CARES Act Business Resources for Commercial Practitioners

Congress passed the Coronavirus Aid, Relief, and Economic Security Act (CARES Act) earlier this year, providing a $2 trillion economic relief package. Below are specific resources beneficial to the commercial real estate industry; or view a comprehensive look at all the provisions in the bill.

Small Business Administration Program (SBA)

The CARES Act included funding for SBA loan programs for impacted industries and businesses including commercial brokerages and property management firms. Many commercial brokerages will qualify for the following programs and practitioners can share with their tenants and clients:

  • SBA Economic Injury Disaster Loans: Targeted, low-interest loans of up to $2 million for small businesses and non-profits that have been severely impacted by the Coronavirus (COVID-19). Applicants are immediately eligible for advance funds of up to $10,000 for payroll, rent, utilities and similar payments.
  • SBA Paycheck Protection Program (PPP): Provides small businesses with fewer than 500 employees loans of up to 250% of the previous year’s average monthly payroll expenses (up to $10 million) to cover payroll, mortgage interest, rent, and utilities for impacted businesses. Employers that maintain at least 75% of their average monthly payroll costs during the covered period (February 15, 2020 – June 30, 2020) will be able to have 100% of those loans forgiven; as employers lower their payroll levels below that, the forgivable portion phases out.

Multifamily

  • Fannie Mae and Freddie Mac (the Enterprises) will offer multifamily property owners mortgage forbearance with the condition that they suspend all evictions for renters unable to pay rent due to the impact of coronavirus.
  • The CARES Act allows multifamily owners who were current on their mortgage payments as of February 1, 2020, and have federally insured, assisted, or supplemented loans (Fannie Mae, Freddie Mac, FHA or any loans backed or assisted by any branch of the federal government, including LIHTC) can request forbearance for 30 days due to financial hardship, with extensions of up to a total of 90 days. Borrowers receiving the forbearance may not evict or charge late fees to tenants for the duration of the forbearance period.
  • The HUD/FHFA moratorium on evictions and foreclosures only affects borrowers with mortgages backed by Fannie Mae, Freddie Mac, FHA, VA and RHS. The HUD notice only applies to FHA single family mortgage borrowers and Home Equity Conversion Mortgage (HECM) borrowers. The moratorium for Enterprise and HUD loans is set for 60 days (through May 16th).

Important Tax Provisions

Qualified Improvement Property Technical Fix: Businesses can now immediately write off costs associated with internal improvements to certain real estate (including restaurants and retail stores), instead of having to depreciate them over the 39-year life of the building. Companies should file for refunds with an amended tax return for 2018.

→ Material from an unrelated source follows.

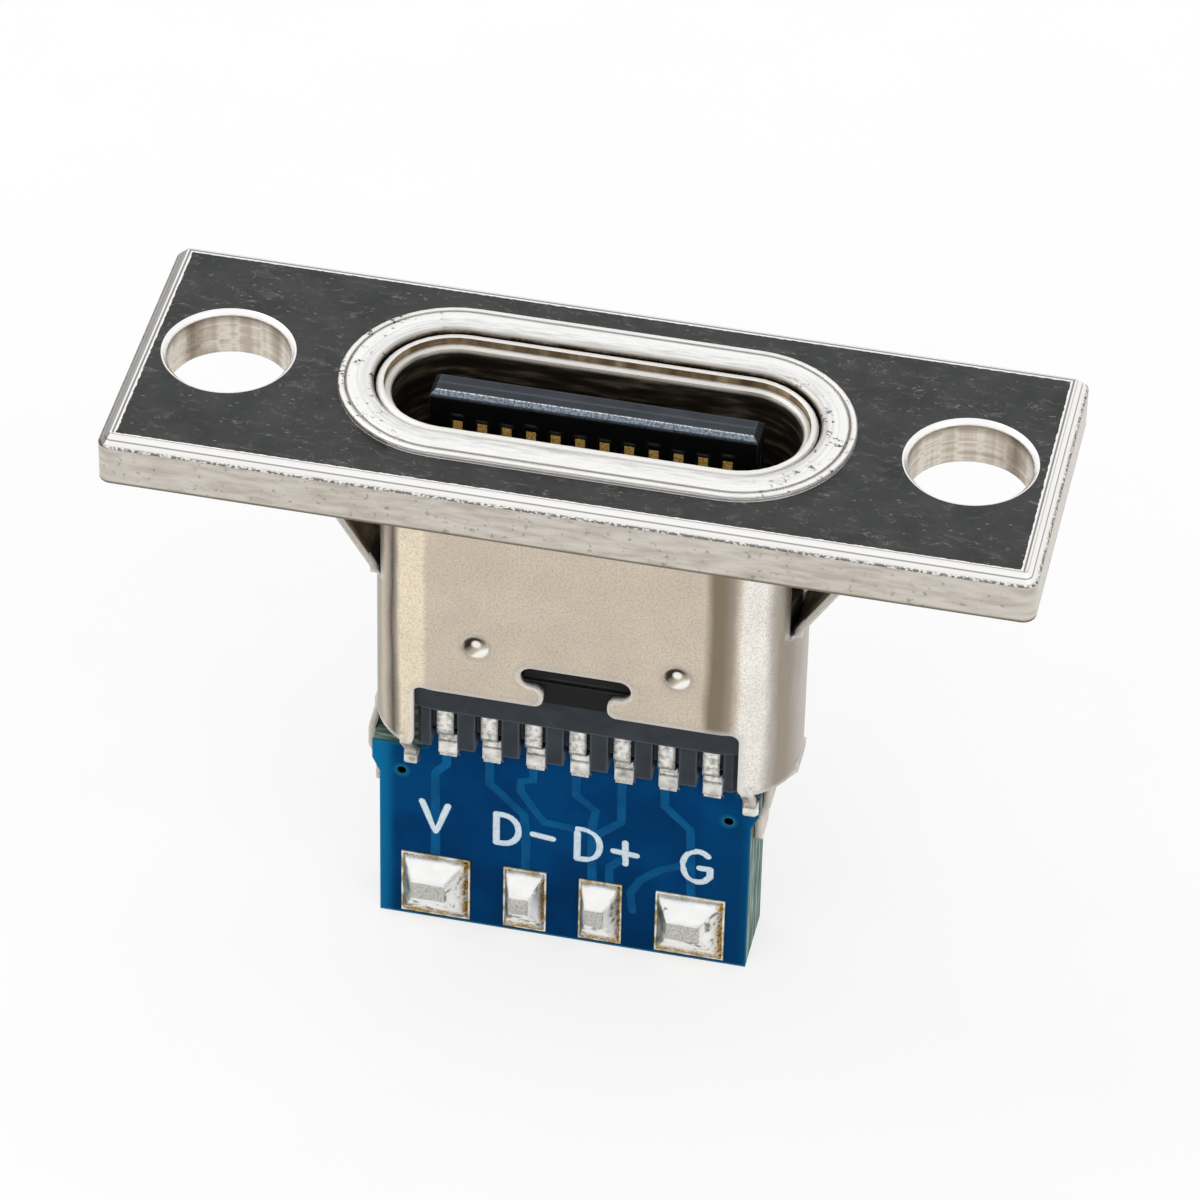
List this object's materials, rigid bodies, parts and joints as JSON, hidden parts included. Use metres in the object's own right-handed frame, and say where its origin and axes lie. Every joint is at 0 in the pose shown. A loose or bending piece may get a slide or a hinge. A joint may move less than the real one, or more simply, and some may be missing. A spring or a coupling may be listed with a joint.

Business Tax Offsets: Businesses can now carry back net operating losses from 2018, 2019 or 2020 against profitable years, up to five years, and get immediate refunds. The current taxable income limitation is also temporarily removed to allow a net operating loss to fully offset income.

1031 Like-Kind Exchange deadline extension: NAR has urged Congress and the Administration to include extension of deadlines for 1031 like-kind exchanges due to the COVID-19 crisis, as these deals may be delayed in response. We will update this new information once Treasury provides guidance.